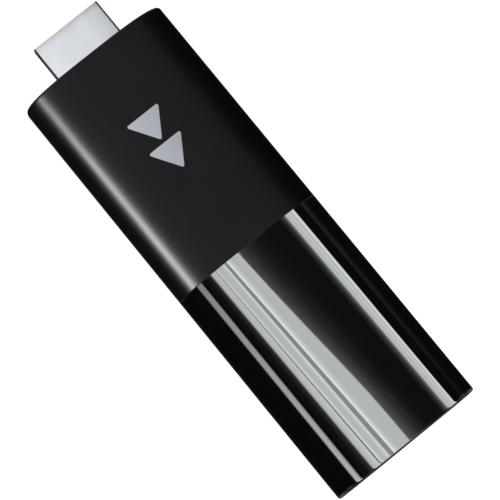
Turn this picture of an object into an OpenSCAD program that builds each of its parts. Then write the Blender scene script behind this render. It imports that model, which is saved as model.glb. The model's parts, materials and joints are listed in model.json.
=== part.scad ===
// Streaming media stick: two sleeves snapped together over a slide-in core,
// with a Type A video plug at +Y and a micro-B power socket at -Y.
// Millimetres. X runs across, Y along the stick towards the plug, Z out of the front face.
// The origin is under the middle of the whole stick, on the surface it lies on.

/* [Casing] */
// Width of the casing, side to side
body_w = 29.5; // [29.3:0.1:30.6]
// Length of the casing, without the plug
body_l = 85.55; // [85.3:0.05:88]
// Length of the matte sleeve, from the seam to the plug end
matte_l = 42.6; // [42:0.1:44]
// Thickness of the casing, back to front
body_t = 14.8; // [14.8:0.1:15.6]
// Half the width of the flat strip down the middle of the front and the back
flat_half = 2.5; // [2:0.1:3]
// Casing wall
wall = 1.3; // [1.2:0.05:1.35]
// Wall across each closed end
end_wall = 1.5; // [1.4:0.05:1.6]
// Rounding of the two ends' left and right corners
corner_round = 0.5; // [0.3:0.1:0.8]
// Rounding of the two ends' front and back edges
edge_round = 0.15; // [0.1:0.05:0.4]

/* [Plug] */
// Width of the plug shell
plug_w = 13.9; // [13.8:0.05:13.95]
// Height of the plug shell
plug_h = 4.45; // [4.4:0.05:4.5]
// How far the plug stands out of the casing
plug_out = 7.75; // [7.5:0.05:12]

/* [Core] */
// Thickness of the circuit board
board_t = 1.0; // [0.8:0.1:1]
// Width of the circuit board
board_w = 23.6; // [23:0.1:23.8]
// Width of the two heat spreader plates
spreader_w = 18; // [17:0.1:18.2]
// Height of the tallest chips
chip_t = 1.0; // [0.8:0.1:1]

/* [Hidden] */

over = 1;                          // how far a cutter reaches past a face
bite = 0.2;                        // how far two shapes of one piece run into each other

// Stations along the stick
total_l = body_l + plug_out;
y_tail = -total_l / 2;             // outer face of the tail
y_shoulder = y_tail + body_l;      // outer face round the plug
y_tip = total_l / 2;               // tip of the plug
y_seam = y_shoulder - matte_l;     // where the two sleeves meet
mid_z = body_t / 2;                // centre plane of the board, the plug and the socket

// Shape of the casing's section
side_power = 2.25;                 // squareness towards the sides
face_power = 3.15;                 // squareness towards the faces
profile_steps = 22;                // facets in each quarter
round_steps = 5;                   // facets in each end rounding

// Snap joint between the sleeves
spigot_l = 4;                      // reach of the inner lip beyond the seam
rim_l = 3;                         // thicker band behind the seam
spigot_gap = 0.06;                 // sliding gap round the lip
spigot_wall = 0.8;
spigot_inset = wall + spigot_gap + spigot_wall;
hook_y = 2.2;                      // from the seam to the crest of a hook
hook_w = 4;
hook_l = 1.6;
hook_h = 0.3;
hook_back = 0.4;                   // from the crest back to the steep side's foot
hook_gap = 0.2;                    // clearance round a hook in its pocket
pocket_l = hook_l + 0.5;
pocket_depth = 0.45;

// Rails that hold the board's edges
rail_x = 10.9;
rail_gap = 0.06;
rail_t = 0.8;
rail_end_gap = 0.5;                // between the two sleeves' rails and the lip

// Board
board_y0 = y_tail + end_wall + 0.3;
board_y1 = y_shoulder - 6.5;
board_top = board_t / 2;
screw_x = 7.4;
screw_y0 = y_tail + 14.8;
screw_y1 = board_y1 - 8.6;
screw_r = 0.78;
hole_r = 0.9;
boss_r = 1.6;
head_r = 1.45;
head_h = 0.5;

// Heights above the board's centre plane, the same on both sides
chip_top = board_top + chip_t;
pad_t = 0.4;
sheet = 0.2;                       // shield sheet metal
lid_top = chip_top + pad_t + sheet;
spreader_z0 = lid_top + 0.8;
spreader_t = 1;
spreader_pad_w = 13.5;
spreader_y0 = screw_y0 - 2.4;
spreader_y1 = screw_y1 + 2.6;
shield_y0 = screw_y0 + 16.6;
shield_y1 = screw_y1 - 2.9;
shield_w = 17.6;
shield_l = shield_y1 - shield_y0;
shield_mid = (shield_y0 + shield_y1) / 2;
processor_y = shield_mid + 3.6;
processor_w = 14;
memory_y = shield_mid - 8;
memory_w = 13.5;
memory_l = 8;
memory_pitch = 8.8;
flash_y = shield_mid + 9;
flash_w = 13;
flash_l = 11.5;
pad_margin = 0.5;                  // between a chip's edge and its pad's
rear_gap_y = shield_mid + 1.8;     // between the memory and the flash chip

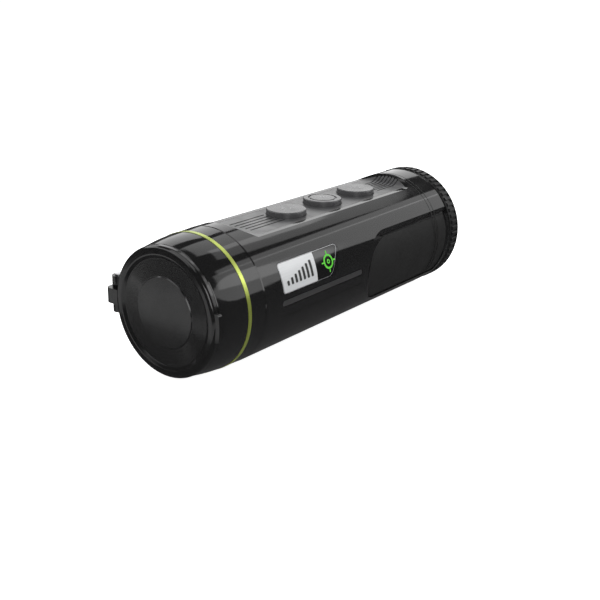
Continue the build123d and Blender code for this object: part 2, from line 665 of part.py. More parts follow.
def make_body_shell():
    edge = 1.3
    mid = edge * (1 - cos(radians(45)))
    outline = [
        Line((0, body_front), (BODY_R - 0.3, body_front)),
        Line((BODY_R - 0.3, body_front), (BODY_R, body_front + 0.3)),
        Line((BODY_R, body_front + 0.3), (BODY_R, body_rear - edge)),
        ThreePointArc((BODY_R, body_rear - edge), (BODY_R - mid, body_rear - mid),
                      (BODY_R - edge, body_rear)),
        Line((BODY_R - edge, body_rear), (0, body_rear)),
        Line((0, body_rear), (0, body_front)),
    ]
    shell = revolve(make_face(outline), Axis.Y)

    # Inside: full round at both ends, flat-topped between them under the panel.
    flat_from = spigot_end + 0.3
    flat_to = rim_y + 4.0
    cavity = ring(0, inner_r, body_front - 1, body_rear + 1)
    cavity -= block(-BODY_R, BODY_R, flat_from, flat_to, deck_z, BODY_R)
    shell -= cavity

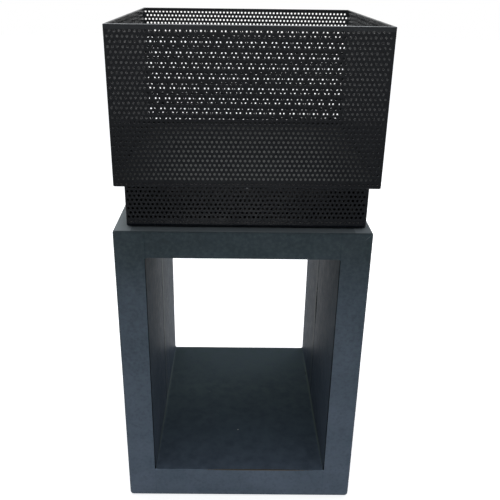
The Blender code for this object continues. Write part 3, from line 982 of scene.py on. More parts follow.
def prism(outline: Outline, low: float, high: float, axes: Matrix) -> bmesh.types.BMesh:
    """Draw a closed outline out into a solid.

    Args:
        outline: The outline's points in its own plane.
        low: Where the solid starts along the outline's normal.
        high: Where it ends.
        axes: What lays the outline's own X, Y and normal along the piece's axes.

    Returns:
        The solid as a bmesh.
    """
    bm = bmesh.new()
    ends = [[bm.verts.new((x, y, level)) for x, y in outline] for level in (low, high)]
    bm.faces.new(ends[0])
    bm.faces.new(ends[1])
    for i in range(len(outline)):
        j = (i + 1) % len(outline)
        bm.faces.new((ends[0][i], ends[0][j], ends[1][j], ends[1][i]))
    bmesh.ops.transform(bm, matrix=axes, verts=bm.verts)
    return bm


@dataclass
class CastStand:
    """The cast stand: a thick frame, open from front to back, with soft corners and a parting seam.

    Its surface is a closed grid: one way round the frame's outline, the other way round its wall.
    """

    finish: CastMagnesia
    side_wall: float = 0.0467
    top_wall: float = 0.0438
    bottom_wall: float = 0.0575
    rim_radius: float = 0.004
    niche_rim_radius: float = 0.0012
    top_corner_radius: float = 0.004
    bottom_corner_radius: float = 0.0065
    niche_corner_radius: float = 0.0035
    cell: float = 0.0045
    corner_steps: int = 5
    wave_depth: float = 0.0004
    wave_length: float = 0.09
    skin_depth: float = 0.00012
    skin_length: float = 0.012
    seam_places: tuple[float, float] = (-0.0028, 0.0200)
    seam_width: float = 0.0014
    seam_height: float = 0.0006
    seam_step: float = 0.0004
    seam_cells: int = 4
    seam_wander: float = 0.4
    seam_wander_pace: float = 3.0
    seam_step_pace: float = 4.0
    upright: float = 0.7

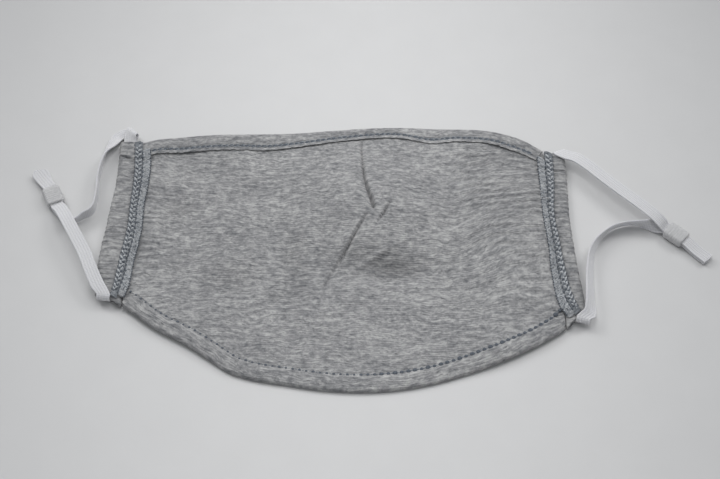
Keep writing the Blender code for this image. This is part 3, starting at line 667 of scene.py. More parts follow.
def silicone_look():
    """Clear white silicone rubber."""
    look = Look("clear_silicone", {
        "Roughness": 0.38, "Transmission Weight": 0.25, "IOR": 1.41, "Subsurface Weight": 0.4,
        "Subsurface Radius": (0.002, 0.002, 0.002), "Subsurface Scale": 1.0})
    dust = look.noise(look.object_place(), (700, 700, 700), 3.0, 0.6)
    clear = look.ramp(dust, [(0.3, (0.62, 0.62, 0.625)), (0.7, (0.71, 0.71, 0.715))])
    return look.finish(clear, dust, 0.12, 0.0002)


def floor_look():
    look = Look("pale_floor", {"Roughness": 0.7, "Specular IOR Level": 0.15})
    grain = look.noise(look.object_place(), (60, 60, 60), 3.0, 0.5)
    look.put(look.shader.inputs["Base Color"],
             look.ramp(grain, [(0.3, (0.64, 0.64, 0.64)), (0.7, (0.652, 0.652, 0.652))]))
    return look.material


# Pieces of cloth
def cloth_place(s, y, layer=0.0):
    """Place in the flat cloth, whose courses bend a little where the mask's cloth is drawn."""
    return stacked(s, y - drawn(s, y), layer)


def add_panel(material):
    """The panel: a fine upper face, a coarser underside and a rim between them."""
    dart = smooth_curve(sorted((y, s) for s, y in DART))
    dart_top = DART[0][0] * HALF_WIDTH
    columns = graded(-PANEL_HALF, PANEL_HALF, *FINE_ACROSS)
    columns = columns[:COARSE * ((len(columns) - 1) // COARSE) + 1]
    columns[-1] = PANEL_HALF
    low_middle, high_middle = panel_ends(0.0)
    shares = graded(low_middle, high_middle, *FINE_ALONG)
    shares = (shares - low_middle) / (high_middle - low_middle)
    shares = shares[:COARSE * ((len(shares) - 1) // COARSE) + 1]
    shares[-1] = 1.0
    low, high = panel_ends(columns)
    y = low[:, None] + (high - low)[:, None] * shares[None, :]
    pull = np.maximum(0.0, 1 - ((columns - dart_top) / (0.35 * HALF_WIDTH)) ** 2) ** 2
    drift = dart(y / HALF_SIDE) * HALF_WIDTH - dart_top
    inside = smooth_step(np.minimum(y - low[:, None], high[:, None] - y) / HALF_SIDE * 3)
    s = columns[:, None] + pull[:, None] * drift * inside
    z_top = cloth_top(s, y)
    z_low = np.maximum(panel_level(s, y) - PANEL_WALL / 2 - fold_depth(s, y), 0.0)
    z_low = np.minimum(z_low, z_top - 0.0005)

    shape = Shape()
    upper = shape.add(world(s, y, z_top), cloth_place(s, y)).reshape(s.shape)
    pick = (slice(None, None, COARSE), slice(None, None, COARSE))
    lower = shape.add(world(s, y, z_low)[pick], cloth_place(s, y, 0.02)[pick]).reshape(s[pick].shape)
    for grid, flip in ((upper, False), (lower, True)):
        for i in range(grid.shape[0] - 1):
            for k in range(grid.shape[1] - 1):
                corners = (grid[i, k], grid[i + 1, k], grid[i + 1, k + 1], grid[i, k + 1])
                shape.face(*(corners[::-1] if flip else corners))
    borders = [(upper[:, 0], lower[:, 0]), (upper[-1, :], lower[-1, :]),
               (upper[::-1, -1], lower[::-1, -1]), (upper[0, ::-1], lower[0, ::-1])]
    for fine, coarse in borders:
        for k in range(len(coarse) - 1):
            fine_run = fine[COARSE * k:COARSE * (k + 1) + 1]
            shape.face(coarse[k], coarse[k + 1], *fine_run[::-1])
    return settle(shape.build("jersey_panel", material), "jersey", "mask_panel")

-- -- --

**Your task**
Determine how many of the lines above hold the word "More", and output that number by itself.

**Answer to this exercise**
3